• REQUIRED TASK:
Among the lines of data below, reproduce only those from the one with "beside = THROAT_LENGTH / 4" through the one with "bpy.context.scene.collection.objects.link(empty)", exactly as they stand, both ends included.

• INFORMATION PROVIDED:
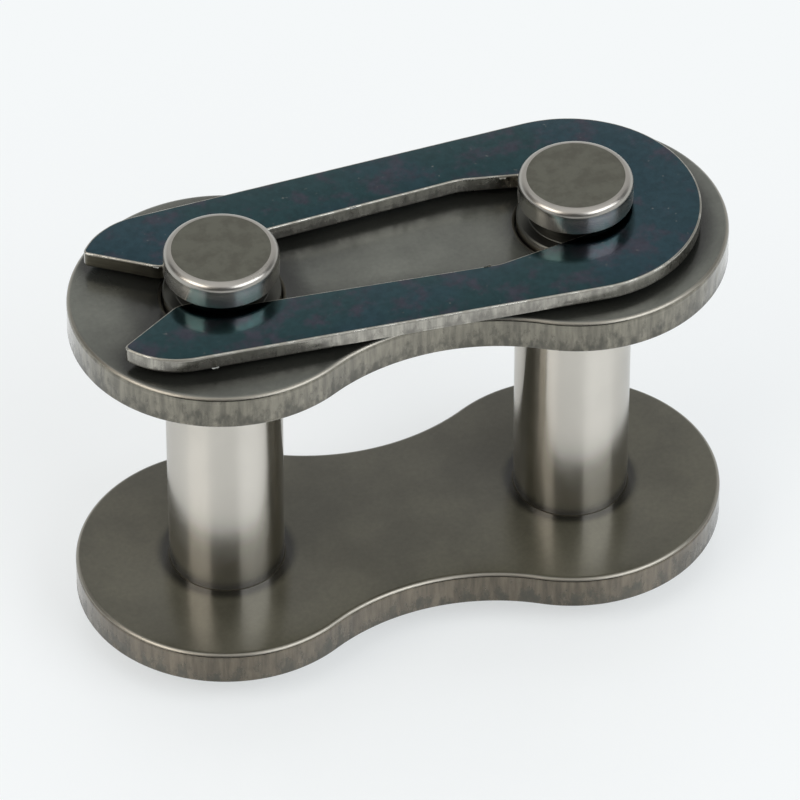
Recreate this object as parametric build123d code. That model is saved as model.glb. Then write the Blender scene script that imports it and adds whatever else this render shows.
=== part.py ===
from build123d import *

import os
from math import radians, sqrt, tan

# Connecting link of a roller chain, spring-clip type, standing on its riveted pin ends.
# X runs along the link from the left pin (the clip's open end) to the right pin (its closed end),
# Y across it, Z up. The origin is midway between the pins, on the surface that the link stands on.
# All sizes are in millimetres.

# Link
PITCH = 15.875
PIN_DIAMETER = 5.08
INNER_WIDTH = 13.41

# Outer plates, punched from strip
PLATE_HEIGHT = 13.3
PLATE_WAIST = 9.16
PLATE_THICKNESS = 1.6
PLATE_TOP_BREAK = 0.18
PLATE_BURR_BREAK = 0.06
HOLE_EDGE_CHAMFER = 0.15
SLIP_CLEARANCE = 0.05
PRESS_INTERFERENCE = 0.01

# Pins, turned, with a clip groove under the head and a riveted tail
TAIL_LENGTH = 1.45
RIVET_SPREAD = 0.16
RIVET_RISE = 0.38
RIVET_BAND = 0.16
RIVET_TAPER = 0.46
RIVET_BEVEL = 0.54
HEAD_RELIEF = 0.05
HEAD_HEIGHT = 1.25
HEAD_EDGE_RADIUS = 0.34
GROOVE_DEPTH = 0.54
GROOVE_PLAY = 0.25
GROOVE_EDGE_CHAMFER = 0.06

# Spring clip, blanked from strip
CLIP_THICKNESS = 0.7
CLIP_RISE = 0.42
CLIP_TOP_BREAK = 0.05
SEAT_CLEARANCE = 0.05
CLIP_END_INSET = 0.98
CLIP_END_SETBACK = 0.25
LEG_INSET = 1.85
TIP_RADIUS = 3.45
TIP_REACH = 2.33
HEAD_PASS_CLEARANCE = 0.36
HEAD_PASS_SETBACK = 4.5
SNAP_BITE = 0.7
THROAT_LENGTH = 0.8
THROAT_RADIUS = 0.9
MOUTH_HALF_ANGLE = 33.0
TIP_CORNER_RADIUS = 0.22

# Places that follow from the sizes above
PIN_X = PITCH / 2
PIN_RADIUS = PIN_DIAMETER / 2
PLATE_RADIUS = PLATE_HEIGHT / 2
FIXED_PLATE_Z = TAIL_LENGTH
LOOSE_PLATE_Z = FIXED_PLATE_Z + PLATE_THICKNESS + INNER_WIDTH
GROOVE_Z = LOOSE_PLATE_Z + PLATE_THICKNESS + CLIP_RISE
HEAD_Z = GROOVE_Z + CLIP_THICKNESS + GROOVE_PLAY
HEAD_RADIUS = PIN_RADIUS - HEAD_RELIEF
NECK_RADIUS = PIN_RADIUS - GROOVE_DEPTH
SEAT_RADIUS = NECK_RADIUS + SEAT_CLEARANCE
HEAD_PASS_RADIUS = HEAD_RADIUS + HEAD_PASS_CLEARANCE
THROAT_HALF_GAP = NECK_RADIUS - SNAP_BITE
THROAT_X = -PIN_X - sqrt(SEAT_RADIUS**2 - THROAT_HALF_GAP**2) - THROAT_LENGTH


def waisted_outline():
    """Figure-of-eight plate outline: a round end about each pin, joined by two hollow arcs."""
    half_waist = PLATE_WAIST / 2
    waist_radius = (PIN_X**2 + half_waist**2 - PLATE_RADIUS**2) / (2 * (PLATE_RADIUS - half_waist))
    waist_centre = half_waist + waist_radius
    share = PLATE_RADIUS / (PLATE_RADIUS + waist_radius)
    touch_x = PIN_X * (1 - share)
    touch_y = waist_centre * share
    end_x = PIN_X + PLATE_RADIUS
    arcs = [
        ThreePointArc((-touch_x, touch_y), (0, half_waist), (touch_x, touch_y)),
        ThreePointArc((touch_x, touch_y), (end_x, 0), (touch_x, -touch_y)),
        ThreePointArc((touch_x, -touch_y), (0, -half_waist), (-touch_x, -touch_y)),
        ThreePointArc((-touch_x, -touch_y), (-end_x, 0), (-touch_x, touch_y)),
    ]
    return make_face(arcs)


def link_plate(floor_z, hole_radius):
    """One punched plate: its upper edge and hole edges are drawn in, its lower edge is deburred."""
    blank = extrude(waisted_outline(), amount=PLATE_THICKNESS)
    top_edges = blank.faces().sort_by(Axis.Z)[-1].edges()
    blank = chamfer(top_edges, PLATE_TOP_BREAK)
    bottom_edges = blank.faces().sort_by(Axis.Z)[0].edges()
    blank = chamfer(bottom_edges, PLATE_BURR_BREAK)
    for x in (-PIN_X, PIN_X):
        blank -= Pos(x, 0, PLATE_THICKNESS / 2) * Cylinder(hole_radius, 2 * PLATE_THICKNESS)
    upper_arcs = blank.faces().sort_by(Axis.Z)[-1].edges().filter_by(GeomType.CIRCLE)
    hole_rims = upper_arcs.sort_by(SortBy.RADIUS)[:2]
    return Pos(0, 0, floor_z) * chamfer(hole_rims, HOLE_EDGE_CHAMFER)


def pin_outline():
    """Half section of a pin in the XZ plane, from the riveted tail up to the head."""
    flat_radius = PIN_RADIUS - RIVET_BEVEL
    rim_radius = PIN_RADIUS + RIVET_SPREAD
    rim_top = RIVET_RISE + RIVET_BAND
    head_top = HEAD_Z + HEAD_HEIGHT
    flank = GROOVE_EDGE_CHAMFER
    outline = Polyline(
        (0, 0),
        (flat_radius, 0),
        (rim_radius, RIVET_RISE),
        (rim_radius, rim_top),
        (PIN_RADIUS, rim_top + RIVET_TAPER),
        (PIN_RADIUS, GROOVE_Z - flank),
        (PIN_RADIUS - flank, GROOVE_Z),
        (NECK_RADIUS, GROOVE_Z),
        (NECK_RADIUS, HEAD_Z),
        (HEAD_RADIUS - flank, HEAD_Z),
        (HEAD_RADIUS, HEAD_Z + flank),
        (HEAD_RADIUS, head_top),
        (0, head_top),
        close=True,
    )
    return Plane.XZ * make_face(outline)


def riveted_pin(x):
    """Turned pin: rounded head, clip groove, ground shank and the spread tail it is riveted by."""
    pin = revolve(pin_outline(), Axis.Z)
    head_edge = pin.edges().filter_by(GeomType.CIRCLE).group_by(Axis.Z)[-1]
    return Pos(x, 0, 0) * fillet(head_edge, HEAD_EDGE_RADIUS)


def circle_at(x, y, radius):
    """A circle's edge, for a hull."""
    return (Pos(x, y) * Circle(radius)).edge()


def clip_blank():
    """Outer outline of the clip: a round closed end whose sides taper to two rounded tips."""
    closed_end = circle_at(PIN_X - CLIP_END_SETBACK, 0, PLATE_RADIUS - CLIP_END_INSET)
    tip_x = -PIN_X - TIP_REACH
    tip_y = PLATE_RADIUS - LEG_INSET - TIP_RADIUS
    tips = [circle_at(tip_x, side * tip_y, TIP_RADIUS) for side in (-1, 1)]
    return make_hull([closed_end, *tips])


def clip_slot():
    """Slot between the legs: a seat round each pin's neck, and a wide part that a head passes."""
    seats = [circle_at(x, 0, SEAT_RADIUS) for x in (-PIN_X, PIN_X)]
    head_pass = circle_at(PIN_X - HEAD_PASS_SETBACK, 0, HEAD_PASS_RADIUS)
    return make_hull([*seats, head_pass])


def clip_mouth():
    """Throat that snaps over the left pin's neck, opening outwards in a V between the tips."""
    run = TIP_REACH + 2 * TIP_RADIUS
    outer_x = THROAT_X - run
    outer_y = THROAT_HALF_GAP + run * tan(radians(MOUTH_HALF_ANGLE))
    corners = [
        (-PIN_X, THROAT_HALF_GAP),
        (THROAT_X, THROAT_HALF_GAP),
        (outer_x, outer_y),
        (outer_x, -outer_y),
        (THROAT_X, -THROAT_HALF_GAP),
        (-PIN_X, -THROAT_HALF_GAP),
    ]
    return make_face(Polyline(*corners, close=True))


def spring_clip():
    """The clip, lying on the lower flanks of both pin grooves."""
    outline = clip_blank() - clip_slot() - clip_mouth()
    clip = extrude(outline, amount=CLIP_THICKNESS)
    corners = clip.edges().filter_by(Axis.Z)
    beside = THROAT_LENGTH / 4
    throat_corners = corners.filter_by_position(Axis.X, THROAT_X - beside, THROAT_X + beside)
    clip = fillet(throat_corners, THROAT_RADIUS)
    tip_corners = clip.edges().filter_by(Axis.Z).group_by(Axis.X)[0]
    clip = fillet(tip_corners, TIP_CORNER_RADIUS)
    top_edges = clip.faces().sort_by(Axis.Z)[-1].edges()
    return Pos(0, 0, GROOVE_Z) * chamfer(top_edges, CLIP_TOP_BREAK)


parts = {
    "fixed_plate": link_plate(FIXED_PLATE_Z, PIN_RADIUS - PRESS_INTERFERENCE),
    "loose_plate": link_plate(LOOSE_PLATE_Z, PIN_RADIUS + SLIP_CLEARANCE),
    "pin_left": riveted_pin(-PIN_X),
    "pin_right": riveted_pin(PIN_X),
    "spring_clip": spring_clip(),
}

os.makedirs("parts", exist_ok=True)
for name, solid in parts.items():
    export_step(solid, f"parts/{name}.step")
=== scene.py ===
from math import acos, atan2, cos, pi, radians, sin, sqrt, tan

import bmesh
import bpy
from bpy.props import FloatProperty, FloatVectorProperty, PointerProperty
from mathutils import Matrix, Vector, noise


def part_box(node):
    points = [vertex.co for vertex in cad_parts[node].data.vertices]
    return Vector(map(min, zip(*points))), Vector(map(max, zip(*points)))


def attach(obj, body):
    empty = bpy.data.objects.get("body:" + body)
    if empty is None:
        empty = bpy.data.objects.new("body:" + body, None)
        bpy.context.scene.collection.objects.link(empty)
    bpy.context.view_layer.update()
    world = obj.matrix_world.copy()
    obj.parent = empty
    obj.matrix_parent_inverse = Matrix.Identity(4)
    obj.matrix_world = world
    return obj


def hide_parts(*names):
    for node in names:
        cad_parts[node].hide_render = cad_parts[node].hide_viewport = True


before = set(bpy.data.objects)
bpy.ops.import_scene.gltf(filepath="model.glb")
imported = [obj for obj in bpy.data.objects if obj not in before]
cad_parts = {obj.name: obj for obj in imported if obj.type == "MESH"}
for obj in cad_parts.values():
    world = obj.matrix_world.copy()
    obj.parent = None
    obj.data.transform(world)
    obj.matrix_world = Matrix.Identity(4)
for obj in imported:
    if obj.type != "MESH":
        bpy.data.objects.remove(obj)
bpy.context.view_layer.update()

# The looks of a roller chain's connecting link, spring-clip type: two waisted plates punched from
# strip, two turned pins riveted into the lower one, and a blued clip in the grooves under their heads.
# X runs from the pin at the clip's open end to the pin at its closed end, Z up. Lengths are in metres,
# and one that is written in millimetres is multiplied by MM.

bl_info = {
    "name": "Roller Chain Connecting Link",
    "version": (1, 0, 0),
    "blender": (4, 5, 0),
    "location": "3D View > Sidebar > Connecting Link",
    "description": "Builds a spring-clip connecting link of a roller chain, piece by piece",
    "category": "Add Mesh",
}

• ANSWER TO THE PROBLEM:
    beside = THROAT_LENGTH / 4
    throat_corners = corners.filter_by_position(Axis.X, THROAT_X - beside, THROAT_X + beside)
    clip = fillet(throat_corners, THROAT_RADIUS)
    tip_corners = clip.edges().filter_by(Axis.Z).group_by(Axis.X)[0]
    clip = fillet(tip_corners, TIP_CORNER_RADIUS)
    top_edges = clip.faces().sort_by(Axis.Z)[-1].edges()
    return Pos(0, 0, GROOVE_Z) * chamfer(top_edges, CLIP_TOP_BREAK)


parts = {
    "fixed_plate": link_plate(FIXED_PLATE_Z, PIN_RADIUS - PRESS_INTERFERENCE),
    "loose_plate": link_plate(LOOSE_PLATE_Z, PIN_RADIUS + SLIP_CLEARANCE),
    "pin_left": riveted_pin(-PIN_X),
    "pin_right": riveted_pin(PIN_X),
    "spring_clip": spring_clip(),
}

os.makedirs("parts", exist_ok=True)
for name, solid in parts.items():
    export_step(solid, f"parts/{name}.step")
=== scene.py ===
from math import acos, atan2, cos, pi, radians, sin, sqrt, tan

import bmesh
import bpy
from bpy.props import FloatProperty, FloatVectorProperty, PointerProperty
from mathutils import Matrix, Vector, noise


def part_box(node):
    points = [vertex.co for vertex in cad_parts[node].data.vertices]
    return Vector(map(min, zip(*points))), Vector(map(max, zip(*points)))


def attach(obj, body):
    empty = bpy.data.objects.get("body:" + body)
    if empty is None:
        empty = bpy.data.objects.new("body:" + body, None)
        bpy.context.scene.collection.objects.link(empty)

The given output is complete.